Does this all lead to either low pressure on the fuel line (I probably need to get the pressure checked, just don't have a pressure gauge) or that the carby is gumme up and needing more pressure than normal?
Any help would be a great help! Cheers
PeeBee
21st December 2018, 10:15 AM
What happens if you leave the fuel cap off - does this improve the situation or does the bowl still empty to zero? The breather I am referring to is not the displaced air pipe for when you at are filling up - its a hose that allows the tank to suck air in when you are running to replace the volume of fuel removed - maybe this is one and the same on a petrol, however you say the cap does not seem to allow this negative pressure condition to be vented to atmosphere?
lsmitti
23rd December 2018, 11:18 AM
Thanks for the reply PeeBee.
I did try leaving fuel cap off but didn't seem to make a difference.

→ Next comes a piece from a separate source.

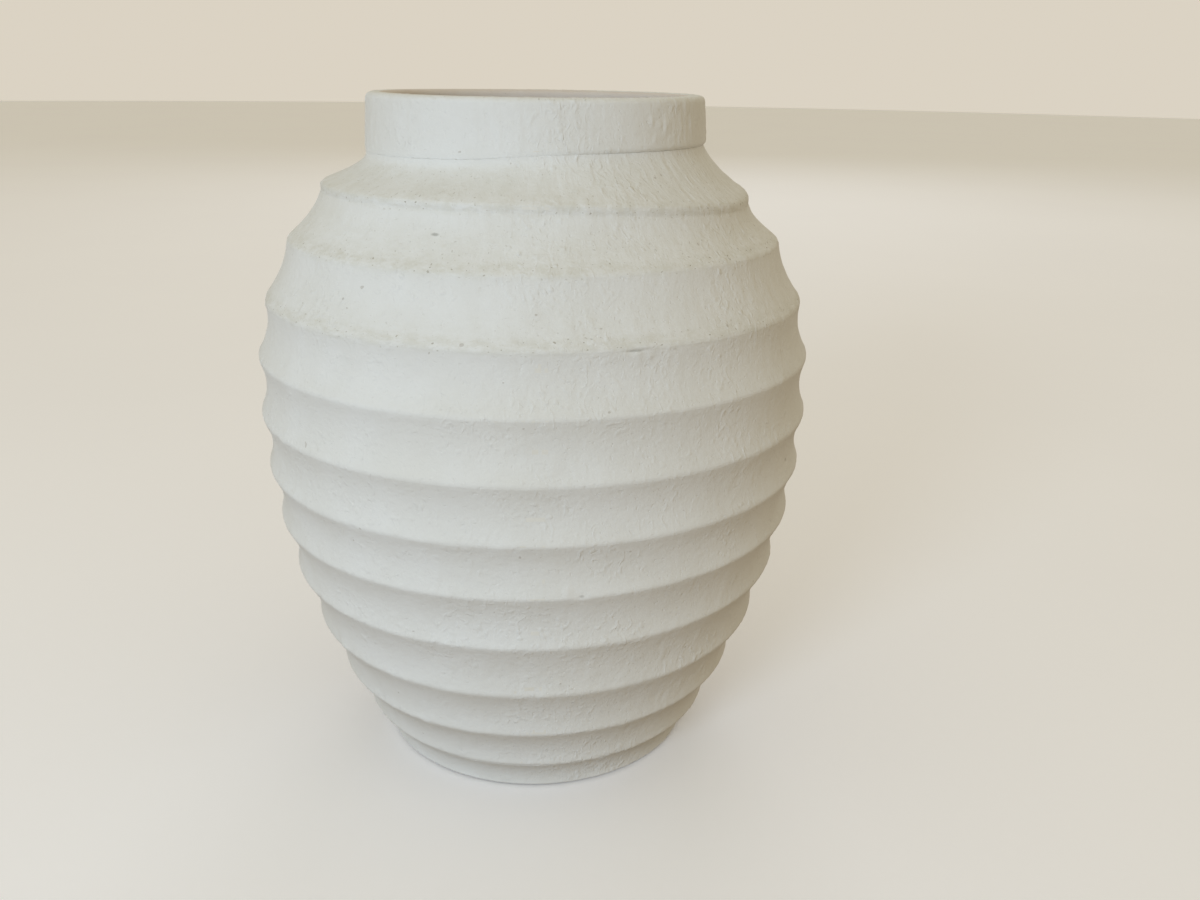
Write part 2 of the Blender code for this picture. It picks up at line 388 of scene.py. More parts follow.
def grid_faces(columns, rows, wrap_columns, wrap_rows):
    """Quads of a grid whose vertex (column, row) is number column * rows + row."""
    column = np.arange(columns if wrap_columns else columns - 1)
    row = np.arange(rows if wrap_rows else rows - 1)
    c, r = np.meshgrid(column, row, indexing="ij")
    c_next = (c + 1) % columns
    r_next = (r + 1) % rows
    quad = np.stack([c * rows + r, c_next * rows + r, c_next * rows + r_next, c * rows + r_next], -1)
    return quad.reshape(-1, 4)


def seam_wear(turn, run, radius, seam, seed):
    """Depth of the rounding at a parting edge, uneven along its length."""
    offset = np.abs((turn - seam + 0.5) % 1.0 - 0.5) * math.tau * np.maximum(radius, 1 * MM)
    inside = np.clip(1 - offset / SEAM_ROUND, 0, 1)
    worn = 0.7 + 0.35 * noise(turn, run / 0.011, 3, seed) + 0.25 * noise(turn, run / 0.0032, 3, seed + 1)
    return worn * SEAM_ROUND * (1 - np.sqrt(1 - inside**2))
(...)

Looks to me that the fuel cap is the negative pressure relief for the tank. What I meant to say in my previous post is that the fuel cap doesn't vent positive pressure, this goes to the canister at the front to be burnt and negative pressure relief to me seems to be the valve in the fuel cap.
lsmitti
15th June 2019, 08:38 AM
Hi all, ended up being the fuel pump.
For anyone else with a similar problem a simple test is to pull the fuel line off the top of the fuel filter. Attach a pipe to the top of the fuel filter and run it into a container. Turn the key enough to hear the fuel pump start and measure the amount that ends up in the container after 1 minute.
Mine had pumped a mere 200ml at most in 1 minute. From what I can find online it should be closer to 900ml - 1 litre in 60 seconds.
Based on this it seemed the fuel pump was the likely cause since I had replaced the fuel filter and left the fuel tank Cap off when testing to ensure there wasn't an issue with negative pressure etc.
If you get enough volume into the container I would then be looking at the fuel return solinoid, carby inline fuel mesh filter (banjo bolt) or the carby itself as these bits are all after the fuel filter which is where the above test tests up to.as such.